Having demonstrated the prowess of his digital temperament in the music of Schumann, Jonathan Biss turns (22-25 April 2007) to the music of Beethoven, whose four sonatas provide ample testimony of his commitment to “truth and poetry.” The opening Pathetique Sonata, sans first movement repeat, immediately seizes our attention, with Biss imposing a fierce tension on both the chromaticism of Beethoven’s pain and the diatonism of his will. We recall J.W.N. Sullivan’s criterion of “recoverable contexts” for a definition of genius; and Biss, like Serkin before him, captures the disturbed energies that permeate each of the movements, even in the midst of lovely song. Engineer Sam Okell’s balanced piano sound enjoys a middle range gloss that proves attractive and brilliant at once.
Biss plays the D Major Sonata, with its opening drone-effects, as an experiment in conjunct melody and etched, dramatic riffs. Masses of tone clusters, alternately hefty and diaphanous, glide by in the opening Allegro. For sheer beauty of articulation, Biss sounds much like Perahia, and each can make Beethoven resemble Schubert. The “secret” to this expansive work, however, lies in the mischievous Andante, which Biss cannily avoids playing too slowly. Moments of skittish demonism mark the Scherzo; and if the Rondo invokes that peasants’ bagpipe drone, it serves merely as a prelude to glittering, supple variants.

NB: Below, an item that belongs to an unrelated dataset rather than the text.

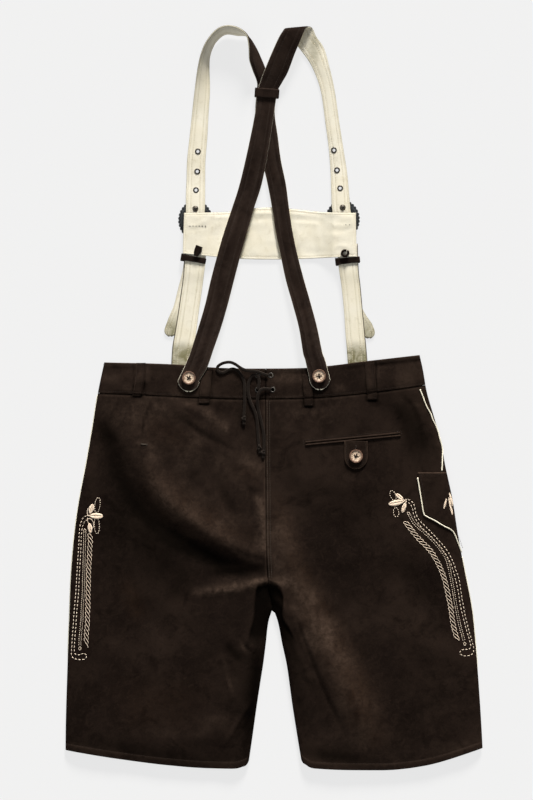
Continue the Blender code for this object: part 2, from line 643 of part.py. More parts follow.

The last two sonatas on the program, the E Minor and E Major, manifest the internalized compression to which Beethoven had been advancing steadily in his oeuvre. Romantic Agony suffuses the E Minor, exquisitely poised between aspiration and melancholy. The G Major that emerges in the second movement might be smiling through well-earned, repetitive tears. If an Aeolian harp can be said to inhabit the mind–a la Coleridge–the Biss rendition of the E Major, Op. 109 comes mightily close. The close connection between the opening riffs and labyrinthine variants of the last movement become transparently clear through this distilled essence we call the medium of the piano. Fine keyboard artistry throughout makes this a Beethoven connoisseur’s must item.